I hope that we can remember her as the strong woman that fought for equal rights and fought for equal protection. Right now, I think that her death is being overshadowed by whether a new Supreme Court justice should be allowed to be appointed and just everything that is happening in the political world right now.
And I would also want people to remember her as a Jewish woman because there are a lot of things going around about her being up in heaven as an angel, and while it’s all very sweet, it isn’t necessarily the idea of a Jewish afterlife. And so I would want us to remember that she was this big, strong, amazing woman who was also Jewish.
I was driving home and so I had stopped to check my phone at a particularly long red light and my mother had texted me “Did you hear about RBG?” And I knew that it couldn’t be good, and when I got the news alert I felt this sadness and emptiness that I feel when a family member passes away.

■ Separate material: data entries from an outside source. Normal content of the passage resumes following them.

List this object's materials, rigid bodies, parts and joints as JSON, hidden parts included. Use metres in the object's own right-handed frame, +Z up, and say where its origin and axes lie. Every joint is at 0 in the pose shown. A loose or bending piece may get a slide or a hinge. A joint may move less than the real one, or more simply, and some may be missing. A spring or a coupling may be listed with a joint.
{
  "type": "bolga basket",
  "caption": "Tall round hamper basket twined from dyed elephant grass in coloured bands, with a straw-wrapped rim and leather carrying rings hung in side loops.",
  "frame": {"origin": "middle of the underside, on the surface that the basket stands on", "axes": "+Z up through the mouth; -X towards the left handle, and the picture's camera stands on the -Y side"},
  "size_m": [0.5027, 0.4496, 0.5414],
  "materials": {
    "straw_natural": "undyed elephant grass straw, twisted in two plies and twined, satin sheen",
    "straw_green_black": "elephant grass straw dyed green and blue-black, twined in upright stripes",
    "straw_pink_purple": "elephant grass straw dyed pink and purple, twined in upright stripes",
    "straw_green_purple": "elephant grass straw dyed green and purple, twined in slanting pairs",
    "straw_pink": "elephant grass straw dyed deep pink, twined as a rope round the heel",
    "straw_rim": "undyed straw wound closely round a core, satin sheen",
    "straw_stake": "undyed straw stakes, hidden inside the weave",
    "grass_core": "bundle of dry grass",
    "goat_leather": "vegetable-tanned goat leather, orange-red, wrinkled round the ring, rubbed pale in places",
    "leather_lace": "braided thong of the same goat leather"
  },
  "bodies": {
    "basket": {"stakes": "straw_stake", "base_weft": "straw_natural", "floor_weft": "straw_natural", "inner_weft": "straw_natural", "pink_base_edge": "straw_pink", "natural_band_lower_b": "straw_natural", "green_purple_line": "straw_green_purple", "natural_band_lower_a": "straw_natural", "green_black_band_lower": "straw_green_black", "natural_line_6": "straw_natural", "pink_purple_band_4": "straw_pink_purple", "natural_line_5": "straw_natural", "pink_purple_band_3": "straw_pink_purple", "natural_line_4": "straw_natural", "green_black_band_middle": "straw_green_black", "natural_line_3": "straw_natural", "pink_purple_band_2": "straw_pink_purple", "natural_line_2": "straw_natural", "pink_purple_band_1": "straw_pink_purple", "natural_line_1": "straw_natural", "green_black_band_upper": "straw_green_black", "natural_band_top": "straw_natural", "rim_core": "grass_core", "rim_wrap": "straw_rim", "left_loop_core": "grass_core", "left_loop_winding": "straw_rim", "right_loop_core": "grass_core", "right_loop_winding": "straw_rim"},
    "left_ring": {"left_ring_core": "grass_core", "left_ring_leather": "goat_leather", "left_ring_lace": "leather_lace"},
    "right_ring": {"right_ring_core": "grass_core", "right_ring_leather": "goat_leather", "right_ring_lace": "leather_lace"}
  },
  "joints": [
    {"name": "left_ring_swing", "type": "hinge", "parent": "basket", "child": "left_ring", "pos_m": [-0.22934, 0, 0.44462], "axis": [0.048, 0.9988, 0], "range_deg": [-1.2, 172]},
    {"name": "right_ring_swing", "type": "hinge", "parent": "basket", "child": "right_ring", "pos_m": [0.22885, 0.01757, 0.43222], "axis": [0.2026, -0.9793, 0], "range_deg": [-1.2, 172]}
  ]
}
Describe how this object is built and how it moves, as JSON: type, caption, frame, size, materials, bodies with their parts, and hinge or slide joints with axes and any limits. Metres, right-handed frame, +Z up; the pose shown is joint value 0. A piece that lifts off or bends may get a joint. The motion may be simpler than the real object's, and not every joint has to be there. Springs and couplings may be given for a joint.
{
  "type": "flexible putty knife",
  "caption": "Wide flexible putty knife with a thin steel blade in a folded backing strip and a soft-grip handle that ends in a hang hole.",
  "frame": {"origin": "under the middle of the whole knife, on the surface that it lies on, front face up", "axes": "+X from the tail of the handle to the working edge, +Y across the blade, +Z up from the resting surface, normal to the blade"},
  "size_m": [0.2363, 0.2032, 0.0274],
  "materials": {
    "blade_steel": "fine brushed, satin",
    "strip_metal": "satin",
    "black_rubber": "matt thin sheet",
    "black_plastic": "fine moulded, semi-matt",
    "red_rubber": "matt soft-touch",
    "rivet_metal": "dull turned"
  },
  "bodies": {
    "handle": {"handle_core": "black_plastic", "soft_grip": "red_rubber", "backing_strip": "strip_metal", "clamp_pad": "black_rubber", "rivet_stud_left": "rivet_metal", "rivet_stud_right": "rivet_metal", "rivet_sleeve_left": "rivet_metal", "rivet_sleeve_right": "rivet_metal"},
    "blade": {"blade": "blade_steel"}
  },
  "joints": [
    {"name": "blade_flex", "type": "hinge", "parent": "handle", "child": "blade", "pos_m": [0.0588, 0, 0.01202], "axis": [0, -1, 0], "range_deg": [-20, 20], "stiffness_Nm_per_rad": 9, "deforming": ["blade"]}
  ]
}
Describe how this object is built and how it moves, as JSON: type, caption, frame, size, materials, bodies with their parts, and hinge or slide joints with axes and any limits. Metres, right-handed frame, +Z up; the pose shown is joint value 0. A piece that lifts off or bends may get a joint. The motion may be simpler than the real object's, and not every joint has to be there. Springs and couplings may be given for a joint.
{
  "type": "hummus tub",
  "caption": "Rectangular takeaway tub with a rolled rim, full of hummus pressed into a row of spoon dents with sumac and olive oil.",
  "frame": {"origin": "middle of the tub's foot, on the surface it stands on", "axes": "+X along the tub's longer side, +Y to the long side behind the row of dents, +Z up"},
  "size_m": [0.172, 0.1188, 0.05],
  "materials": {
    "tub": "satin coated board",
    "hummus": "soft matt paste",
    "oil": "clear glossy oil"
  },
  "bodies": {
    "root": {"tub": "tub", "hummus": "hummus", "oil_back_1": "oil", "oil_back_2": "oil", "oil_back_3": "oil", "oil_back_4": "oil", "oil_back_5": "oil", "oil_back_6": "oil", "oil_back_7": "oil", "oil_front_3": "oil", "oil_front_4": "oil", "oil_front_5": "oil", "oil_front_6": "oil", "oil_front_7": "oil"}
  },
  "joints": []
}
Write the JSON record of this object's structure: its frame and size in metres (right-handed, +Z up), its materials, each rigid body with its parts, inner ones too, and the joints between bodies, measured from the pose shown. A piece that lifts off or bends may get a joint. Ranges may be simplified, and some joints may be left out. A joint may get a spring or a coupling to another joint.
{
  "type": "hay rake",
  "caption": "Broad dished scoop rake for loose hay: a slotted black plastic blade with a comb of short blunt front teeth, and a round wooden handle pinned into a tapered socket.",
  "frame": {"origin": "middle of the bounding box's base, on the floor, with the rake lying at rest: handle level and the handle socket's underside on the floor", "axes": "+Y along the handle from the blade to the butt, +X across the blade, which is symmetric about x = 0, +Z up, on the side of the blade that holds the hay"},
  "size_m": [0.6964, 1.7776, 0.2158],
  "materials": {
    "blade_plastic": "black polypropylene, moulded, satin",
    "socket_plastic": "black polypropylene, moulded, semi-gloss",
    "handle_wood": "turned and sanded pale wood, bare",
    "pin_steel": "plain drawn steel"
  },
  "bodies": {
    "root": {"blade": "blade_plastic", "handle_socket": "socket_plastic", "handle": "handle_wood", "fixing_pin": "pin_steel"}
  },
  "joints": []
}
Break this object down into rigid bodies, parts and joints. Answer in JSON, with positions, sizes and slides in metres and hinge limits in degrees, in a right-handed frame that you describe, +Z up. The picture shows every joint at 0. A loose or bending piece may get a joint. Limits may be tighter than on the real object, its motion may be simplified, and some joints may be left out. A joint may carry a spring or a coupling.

I was left extremely nervous as to what would happen next with the state of the world.
Former registered nurse and women’s health educator Nan Inskeep, 89, watched when Ruth Bader Ginsburg was confirmed and described her confirmation as one that provided relief knowing that women would have a louder voice in the government.
When was the first time you heard the name Ruth Bader Ginsburg?
I am a very political person, and when I was a little girl, my grandfather was Republican and our family was Democrat and so I would always bet him 10 cents on who would win the elections. And so I followed politics, which included the Supreme Court, so I watched all of those votes. Then when our wonderful Ruth Bader came, I knew I could rest easy. I cannot really pinpoint when I first heard of her, but being a woman and watching what she did in the Supreme Court, I knew she was vital to it.
What do you think made her so different?
She was so fair. And interesting about her life is that her best friend on the court was (Justice Antonin) Scalia and he was an arch-conservative. They had the opposite swing on every position they held and yet they maintained a friendship through it all, and I think that says something about her, too.
She was so smart and then she used that to further justice, rights, and she was the kind of Supreme Court Justice that every justice should be.
It’s going to be hard. And they are going to grow up without Ruth Bader Ginsburg, they certainly should know about her because she will carry that reputation with her forever and ever. But it’s a matter of what is fair, and as I said she was so fair, they need to look at what is right for everybody and not what is simply right for you.
I want them to remember that she never gave up. And to feel the way you do and to believe in what you are feeling and to stand up for it no matter what. It’s a gift, and not everybody can do it, and hopefully with somebody like her as a mentor, because even though she won’t be here, her teachings, writings and reputation will always be a part of the Supreme Court.
Just horror. I remember someone calling to tell me and thinking, “She finally can’t do it anymore.” We watched her go through every single one of those cancers and she could always do it. We watched her go through Harvard for her husband. Oh, my goodness, that woman was exemplary! And yet fair. It was a terrible day for us. But we always know we had a champion.